- Short exercise -
Your task is to print all of the material verbatim.

::: Information supplied

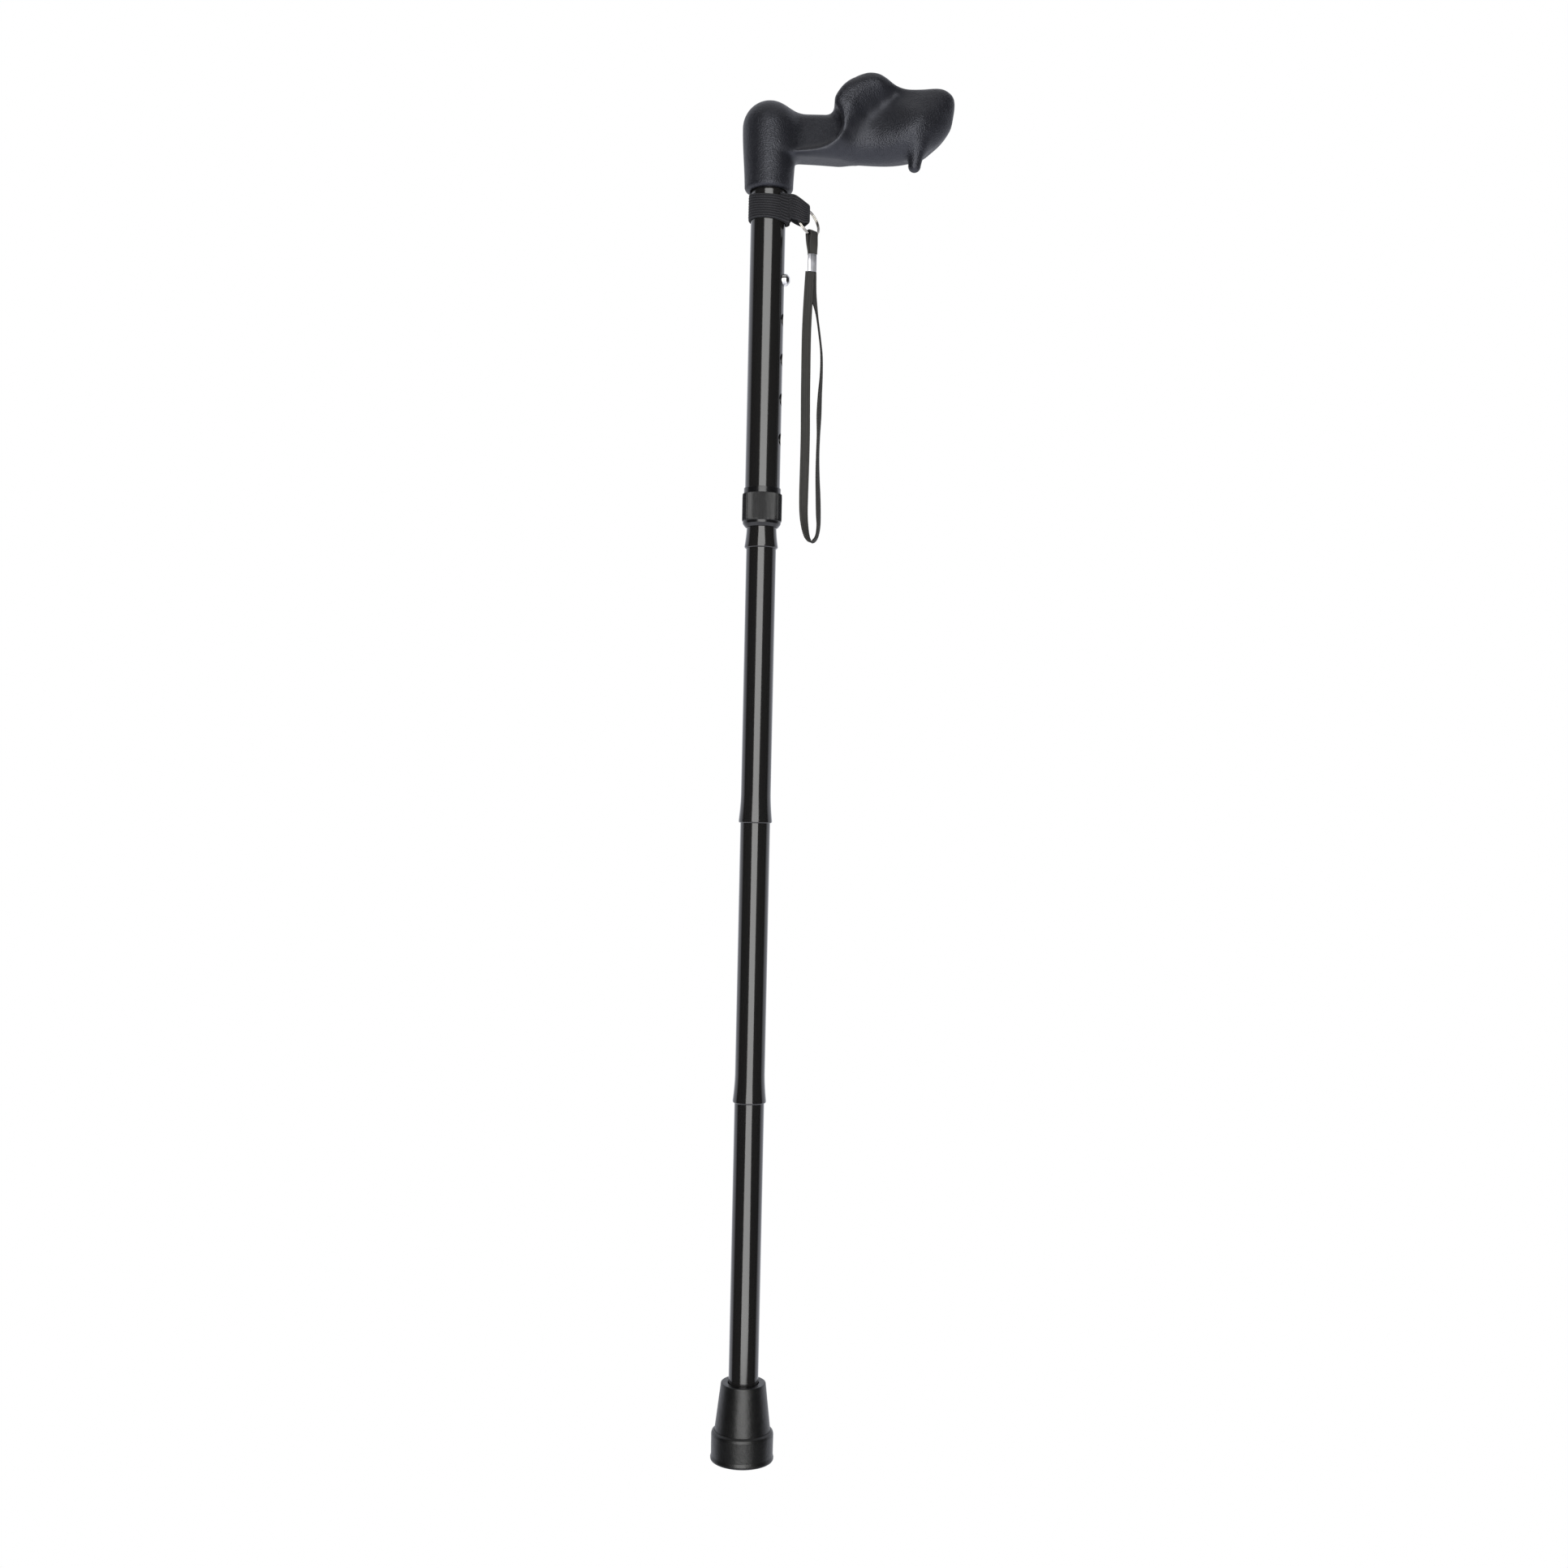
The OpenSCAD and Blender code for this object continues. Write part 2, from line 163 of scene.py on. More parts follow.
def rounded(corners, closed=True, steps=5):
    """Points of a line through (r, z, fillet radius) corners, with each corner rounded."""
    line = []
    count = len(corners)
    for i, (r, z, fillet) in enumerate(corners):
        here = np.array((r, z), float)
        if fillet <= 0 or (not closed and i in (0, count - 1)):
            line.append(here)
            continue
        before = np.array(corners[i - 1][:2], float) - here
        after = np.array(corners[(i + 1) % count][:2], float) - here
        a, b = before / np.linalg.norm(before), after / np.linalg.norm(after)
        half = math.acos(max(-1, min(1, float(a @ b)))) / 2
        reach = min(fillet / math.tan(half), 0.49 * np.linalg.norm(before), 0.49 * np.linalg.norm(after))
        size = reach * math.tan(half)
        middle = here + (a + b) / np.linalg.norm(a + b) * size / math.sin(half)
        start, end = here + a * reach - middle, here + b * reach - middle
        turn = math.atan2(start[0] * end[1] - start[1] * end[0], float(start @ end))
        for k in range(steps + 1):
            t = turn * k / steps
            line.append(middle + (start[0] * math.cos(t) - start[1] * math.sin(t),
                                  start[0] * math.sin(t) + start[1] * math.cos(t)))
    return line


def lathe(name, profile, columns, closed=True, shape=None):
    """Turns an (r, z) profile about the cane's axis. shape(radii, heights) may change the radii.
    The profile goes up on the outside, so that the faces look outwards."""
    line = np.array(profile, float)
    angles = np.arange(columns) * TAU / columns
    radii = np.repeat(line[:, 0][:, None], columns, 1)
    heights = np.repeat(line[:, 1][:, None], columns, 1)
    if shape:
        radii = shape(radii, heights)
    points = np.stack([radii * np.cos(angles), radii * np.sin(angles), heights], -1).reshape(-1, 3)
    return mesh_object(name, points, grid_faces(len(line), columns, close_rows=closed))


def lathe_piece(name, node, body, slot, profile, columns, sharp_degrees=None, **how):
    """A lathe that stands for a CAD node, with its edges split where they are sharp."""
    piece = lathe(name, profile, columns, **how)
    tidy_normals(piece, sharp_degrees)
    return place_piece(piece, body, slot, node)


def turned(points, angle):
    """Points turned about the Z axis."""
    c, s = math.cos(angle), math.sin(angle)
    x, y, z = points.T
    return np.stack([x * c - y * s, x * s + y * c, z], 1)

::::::

- Output below -
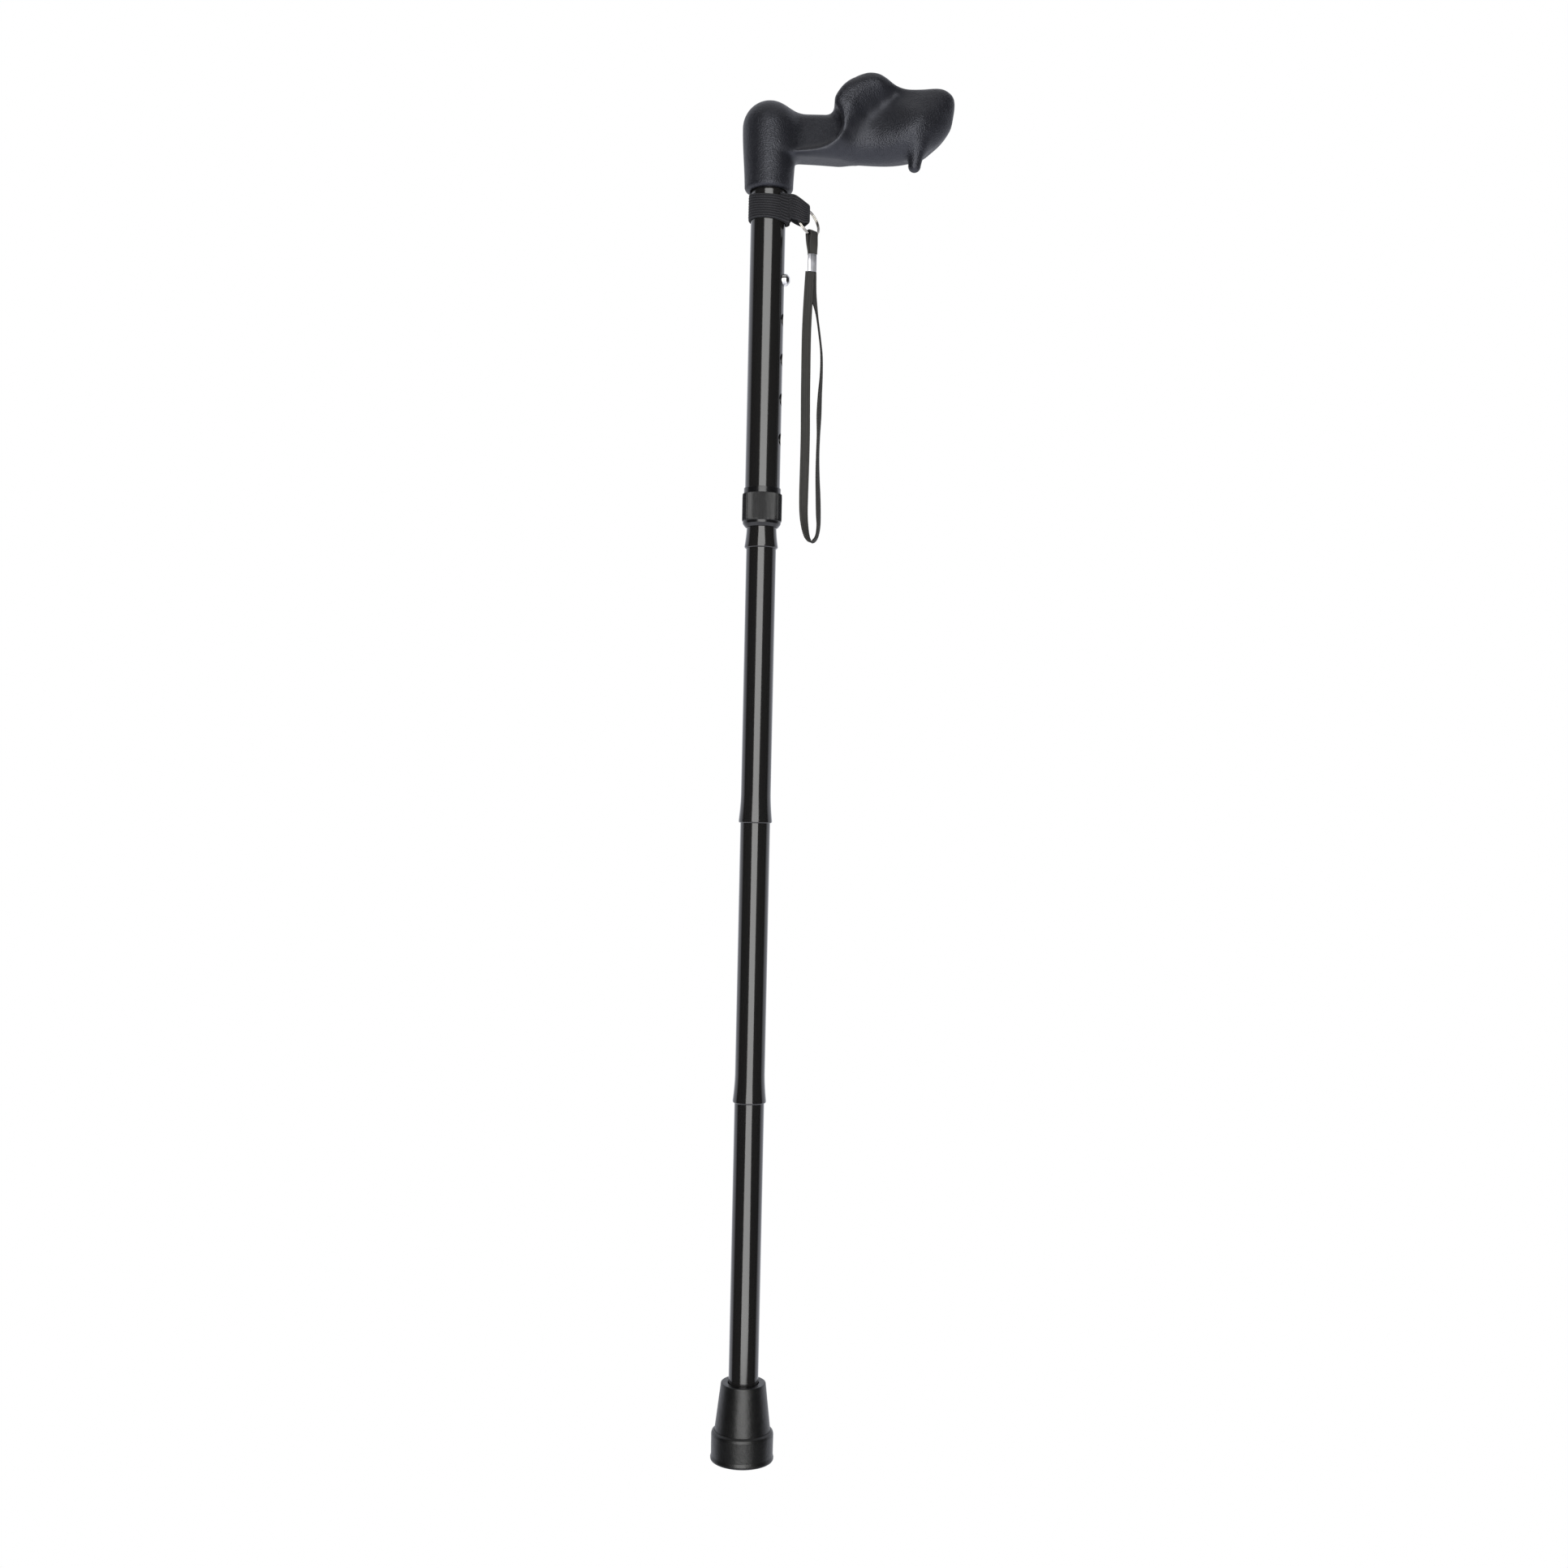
The OpenSCAD and Blender code for this object continues. Write part 2, from line 163 of scene.py on. More parts follow.
def rounded(corners, closed=True, steps=5):
    """Points of a line through (r, z, fillet radius) corners, with each corner rounded."""
    line = []
    count = len(corners)
    for i, (r, z, fillet) in enumerate(corners):
        here = np.array((r, z), float)
        if fillet <= 0 or (not closed and i in (0, count - 1)):
            line.append(here)
            continue
        before = np.array(corners[i - 1][:2], float) - here
        after = np.array(corners[(i + 1) % count][:2], float) - here
        a, b = before / np.linalg.norm(before), after / np.linalg.norm(after)
        half = math.acos(max(-1, min(1, float(a @ b)))) / 2
        reach = min(fillet / math.tan(half), 0.49 * np.linalg.norm(before), 0.49 * np.linalg.norm(after))
        size = reach * math.tan(half)
        middle = here + (a + b) / np.linalg.norm(a + b) * size / math.sin(half)
        start, end = here + a * reach - middle, here + b * reach - middle
        turn = math.atan2(start[0] * end[1] - start[1] * end[0], float(start @ end))
        for k in range(steps + 1):
            t = turn * k / steps
            line.append(middle + (start[0] * math.cos(t) - start[1] * math.sin(t),
                                  start[0] * math.sin(t) + start[1] * math.cos(t)))
    return line


def lathe(name, profile, columns, closed=True, shape=None):
    """Turns an (r, z) profile about the cane's axis. shape(radii, heights) may change the radii.
    The profile goes up on the outside, so that the faces look outwards."""
    line = np.array(profile, float)
    angles = np.arange(columns) * TAU / columns
    radii = np.repeat(line[:, 0][:, None], columns, 1)
    heights = np.repeat(line[:, 1][:, None], columns, 1)
    if shape:
        radii = shape(radii, heights)
    points = np.stack([radii * np.cos(angles), radii * np.sin(angles), heights], -1).reshape(-1, 3)
    return mesh_object(name, points, grid_faces(len(line), columns, close_rows=closed))


def lathe_piece(name, node, body, slot, profile, columns, sharp_degrees=None, **how):
    """A lathe that stands for a CAD node, with its edges split where they are sharp."""
    piece = lathe(name, profile, columns, **how)
    tidy_normals(piece, sharp_degrees)
    return place_piece(piece, body, slot, node)


def turned(points, angle):
    """Points turned about the Z axis."""
    c, s = math.cos(angle), math.sin(angle)
    x, y, z = points.T
    return np.stack([x * c - y * s, x * s + y * c, z], 1)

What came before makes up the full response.